A simple example on the usage of post-update hook to update the term data:

  • Currently, all the terms under Tags vocabulary have a disabled ‘Test example’ field.

Edit term

  • Add a post_update hook in example_module.post_update.php file to enable the ‘Test example’ field for all the existing terms.

post update


  • Use  drush updb to run the hook.

drush updb


  • Verify the updated term data, the checkbox ‘Test example’ must be enabled.

term data

How to Run these hooks!

You can use the Drush command to execute these hooks, drush updb.It builds the batch in the following steps:

  • All the update hooks are discovered.
  • Resolves dependency and sort their order.
  • Hooks are placed for batch processing.
  • Next, all the Post hooks are discovered.
  • If there are post_update hooks, and if update_hook has run previously, then caches are cleared.
  • Then, push each post_update hook into the batch.
  • Execute the batch.

One major advantage the post-update hook has over the update hook is that Drupal is fully functional at the time post-update is run. This allows developers to use any Drupal services while using the post-update hook. With the update hook, one must not assume that Drupal is fully repaired and avoid invoking other hooks, entity APIs, etc.

Final Thoughts

When trying to fix your site by updating config/database schema try to use update hooks. When comes to manipulating stored data, resaving configs, updating content entities, clearing the cache, etc then post-update hooks are more appropriate to use.
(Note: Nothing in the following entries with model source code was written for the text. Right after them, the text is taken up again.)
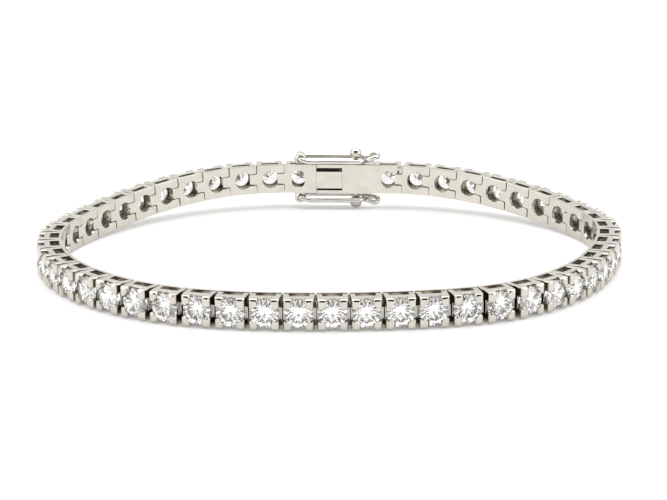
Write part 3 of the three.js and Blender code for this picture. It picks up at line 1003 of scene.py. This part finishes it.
class BRACELET_OT_links(bpy.types.Operator):
    """Builds the settings of the chain"""

    bl_idname = "bracelet.links"
    bl_label = "Build Links"

    def execute(self, context):
        settings = context.scene.bracelet
        gold = metal_material("White gold", settings.gold_color, settings.gold_roughness, 0.95)
        prototype = piece_from("setting prototype", setting(settings), gold)
        piece = repeated(
            "link_settings", prototype, link_frames(), gold, settings.link_play, settings.play_seed,
        )
        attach(piece, "chain")
        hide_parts(*[f"chain_segment_{n}" for n in range(1, 9)])
        return {"FINISHED"}


class BRACELET_OT_stones(bpy.types.Operator):
    """Sets a round brilliant stone in every link and in both ends of the clasp"""

    bl_idname = "bracelet.stones"
    bl_label = "Set Stones"

    def execute(self, context):
        settings = context.scene.bracelet
        glass = stone_material("Clear stone")
        clasp = clasp_frame()
        ends = [
            clasp @ Matrix.Translation((place, 0, 0))
            for place in (LINK_PITCH / 2, clasp_length() - LINK_PITCH / 2)
        ]
        cut = brilliant(settings.stone_diameter / MM)
        prototype = piece_from("stone prototype", cut, glass, 0.0)
        piece = repeated(
            "stones", prototype, link_frames() + ends, glass, settings.link_play, settings.play_seed, math.pi,
        )
        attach(piece, "chain")
        return {"FINISHED"}


class BRACELET_OT_clasp(bpy.types.Operator):
    """Builds both halves of the box clasp"""

    bl_idname = "bracelet.clasp"
    bl_label = "Build Clasp"

    def execute(self, context):
        settings = context.scene.bracelet
        gold = bpy.data.materials["White gold"]
        for name, shape, node_name in (
            ("clasp_box_metal", clasp_box(settings), "clasp_box"),
            ("clasp_tongue_metal", clasp_tongue(settings), "clasp_tongue"),
        ):
            piece = piece_from(name, moved(shape, clasp_frame()), gold)
            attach(piece, "chain")
            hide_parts(node_name)
        return {"FINISHED"}


class BRACELET_OT_latches(bpy.types.Operator):
    """Builds the two safety latches"""

    bl_idname = "bracelet.latches"
    bl_label = "Build Safety Latches"

    def execute(self, context):
        settings = context.scene.bracelet
        wire = metal_material("Latch wire", settings.wire_color, settings.gold_roughness * 0.8, 0.6)
        for side, word in ((1, "upper"), (-1, "lower")):
            path = smooth_loop(latch_route(side), 6)
            shape = moved(wire_loop(path, LATCH_WIRE, 12), clasp_frame())
            piece = piece_from(f"latch_{word}_wire", shape, wire, 60.0)
            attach(piece, f"latch_{word}")
            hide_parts(f"safety_latch_{word}")
        return {"FINISHED"}


def panel_object(name, size, matrix, strength, color=(1.0, 1.0, 1.0)):
    """A flat card of the studio that the camera doesn't see directly."""
    bm = bmesh.new()
    bmesh.ops.create_grid(bm, x_segments=1, y_segments=1, size=0.5)
    bmesh.ops.scale(bm, vec=(size[0], size[1], 1.0), verts=bm.verts)
    mesh = bpy.data.meshes.new(name)
    bm.to_mesh(mesh)
    bm.free()
    material = bpy.data.materials.new(name)
    material.use_nodes = True
    shader = material.node_tree.nodes["Principled BSDF"]
    shader.inputs["Base Color"].default_value = (0.0, 0.0, 0.0, 1.0)
    shader.inputs["Roughness"].default_value = 0.9
    shader.inputs["Specular IOR Level"].default_value = 0.0
    shader.inputs["Emission Color"].default_value = (*color, 1.0)
    shader.inputs["Emission Strength"].default_value = strength
    mesh.materials.append(material)
    card = bpy.data.objects.new(name, mesh)
    card.matrix_world = matrix
    card.visible_camera = False
    bpy.context.scene.collection.objects.link(card)
    return card


def facing(place, target):
    """Matrix of a card at place that faces the target."""
    place = Vector(place)
    turn = (place - Vector(target)).to_track_quat("Z", "Y").to_matrix().to_4x4()
    return Matrix.Translation(place) @ turn


class BRACELET_OT_studio(bpy.types.Operator):
    """Builds the floor, the lights and the camera"""

    bl_idname = "bracelet.studio"
    bl_label = "Build Studio"

    def execute(self, context):
        scene = context.scene
        studio = scene.bracelet_studio
        middle = Vector((0.335, -7.650, 3.43)) * MM

        bm = bmesh.new()
        bmesh.ops.create_grid(bm, x_segments=1, y_segments=1, size=3.0)
        bmesh.ops.translate(bm, vec=(0.0, 0.0, -0.00002), verts=bm.verts)
        mesh = bpy.data.meshes.new("floor")
        bm.to_mesh(mesh)
        bm.free()
        white = bpy.data.materials.new("White floor")
        white.use_nodes = True
        shader = white.node_tree.nodes["Principled BSDF"]
        level = studio.floor_brightness
        shader.inputs["Base Color"].default_value = (level, level, level, 1.0)
        shader.inputs["Roughness"].default_value = 0.9
        shader.inputs["Specular IOR Level"].default_value = 0.0
        shader.inputs["Emission Color"].default_value = (1.0, 1.0, 1.0, 1.0)
        shader.inputs["Emission Strength"].default_value = 0.25
        mesh.materials.append(white)
        floor = bpy.data.objects.new("floor", mesh)
        scene.collection.objects.link(floor)

        cards = [
            panel_object("top softbox", (0.8, 0.5), facing((0.0, 0.05, 0.42), middle), 2.6,
                         (1.0, 0.985, 0.955)),
            panel_object("left softbox", (0.3, 0.25), facing((-0.45, -0.10, 0.16), middle), 2.2),
            panel_object("right softbox", (0.3, 0.25), facing((0.45, -0.10, 0.16), middle), 2.2),
            panel_object("front dark card", (0.6, 0.46), facing((0.0, -0.40, 0.31), middle), 0.25),
            panel_object("edge card", (0.7, 0.2), facing((0.0, -0.33, 0.33), middle), 0.0),
        ]

        world = bpy.data.worlds.new("studio air")
        world.use_nodes = True
        world.node_tree.nodes["Background"].inputs["Color"].default_value = (0.985, 0.995, 1.0, 1.0)
        world.node_tree.nodes["Background"].inputs["Strength"].default_value = 1.05
        scene.world = world

        lens = bpy.data.cameras.new("camera")
        lens.sensor_width = 36.0
        lens.lens = studio.lens
        lens.clip_start = 0.01
        lens.clip_end = 20.0
        camera = bpy.data.objects.new("camera", lens)
        back = Vector((0.0, -math.cos(studio.camera_elevation), math.sin(studio.camera_elevation)))
        look = (-back).to_track_quat("-Z", "Y").to_matrix().to_4x4()
        spot = Matrix.Translation(middle + studio.camera_distance * back)
        camera.matrix_world = spot @ look @ Matrix.Rotation(studio.camera_roll, 4, "Z")
        scene.collection.objects.link(camera)
        scene.camera = camera
        scene.view_settings.view_transform = "Standard"
        scene.cycles.max_bounces = 20
        scene.cycles.transmission_bounces = 14
        scene.cycles.glossy_bounces = 10
        return {"FINISHED"}


# ------------------------------------------------------------------ panel

class BRACELET_PT_main(bpy.types.Panel):
    """Sizes, finishes and build buttons of the bracelet"""

    bl_label = "Tennis Bracelet"
    bl_idname = "BRACELET_PT_main"
    bl_space_type = "VIEW_3D"
    bl_region_type = "UI"
    bl_category = "Bracelet"

    def draw(self, context):
        layout = self.layout
        scene = context.scene
        for settings in (scene.bracelet, scene.bracelet_studio):
            column = layout.column()
            for name in settings.bl_rna.properties.keys():
                if name not in ("rna_type", "name"):
                    column.prop(settings, name)
        for step in STEPS:
            layout.operator(step.bl_idname)


STEPS = (
    BRACELET_OT_links, BRACELET_OT_stones, BRACELET_OT_clasp, BRACELET_OT_latches, BRACELET_OT_studio,
)
CLASSES = (BraceletSettings, StageSettings, *STEPS, BRACELET_PT_main)


def register():
    for cls in CLASSES:
        bpy.utils.register_class(cls)
    bpy.types.Scene.bracelet = PointerProperty(type=BraceletSettings)
    bpy.types.Scene.bracelet_studio = PointerProperty(type=StageSettings)


def unregister():
    del bpy.types.Scene.bracelet_studio
    del bpy.types.Scene.bracelet
    for cls in reversed(CLASSES):
        bpy.utils.unregister_class(cls)


def main():
    register()
    bpy.ops.bracelet.links()
    bpy.ops.bracelet.stones()
    bpy.ops.bracelet.clasp()
    bpy.ops.bracelet.latches()
    bpy.ops.bracelet.studio()


if __name__ == "__main__":
    main()
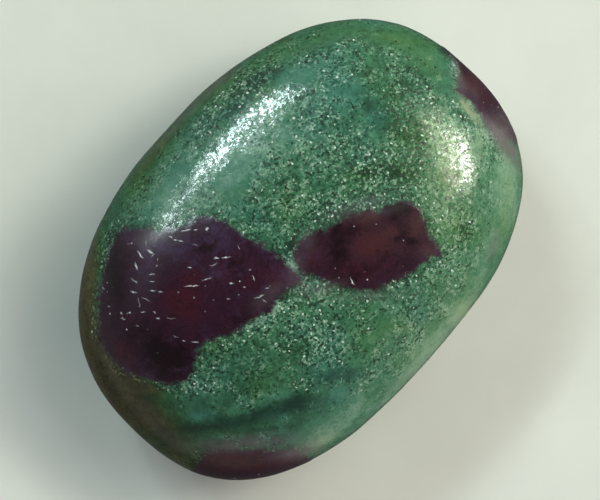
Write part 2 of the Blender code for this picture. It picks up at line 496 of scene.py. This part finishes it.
def smoothstep(value, low, high):
    """A share that goes softly from 0 to 1 while the value goes from low to high."""
    share = np.clip((value - low) / (high - low), 0, 1)
    return share * share * (3 - 2 * share)

def zone_tones(points, zones):
    """The sum of the soft ovals at each point, one column for each tone. They lie on the crown alone."""
    crown = smoothstep(points[:, 2], *CROWN_TONES)
    total = 0
    for x, y, half_length, half_width, turn, *strengths in zones:
        turn = math.radians(turn - STONE_TURN)
        east, north = (points[:, :2] - on_stone([(x, y)])).T / CROWN_MM_PER_PIXEL
        along = (east * math.cos(turn) + north * math.sin(turn)) / half_length
        across = (north * math.cos(turn) - east * math.sin(turn)) / half_width
        total = total + np.outer(np.exp(-along**2 - across**2) * crown, strengths)
    return total

def relief(points, ruby, proud):
    """How far the polished surface stands out from the plain form, in millimetres."""
    step = ruby + STEP_WANDER * ripples(points, *STEP_FIELD)
    height = proud * smoothstep(step, -RUBY_STEP / 2, RUBY_STEP / 2)
    for swell, field in POLISH_RIPPLES:
        height += swell * ripples(points, *field)
    return height * smoothstep(points[:, 2], *RELIEF_HEIGHTS)

def cube_mesh():
    """A cube of evenly spread square faces, whose points are then moved to the stone's surface."""
    ball = bmesh.new()
    bmesh.ops.create_cube(ball, size=2.0)
    bmesh.ops.subdivide_edges(ball, edges=ball.edges[:], cuts=GRID - 1, use_grid_fill=True)
    mesh = bpy.data.meshes.new(PIECE)
    ball.to_mesh(mesh)
    ball.free()
    return mesh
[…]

To be honest, there is no clear documentation on Drupal.org regarding when to use which hook! There is an open issue requesting to improve documentation on the usage of these two hooks to which you can contribute if you like.

But based on the developers' experience and by looking at the Drupal 9 & 10 core modules as an example, use update hooks to perform CRUD operations on configurations or databases (i.e repair the site) and use post-update hooks for CRUD content entities (then fix the data on the updated site), as post-update hooks are run after update hooks.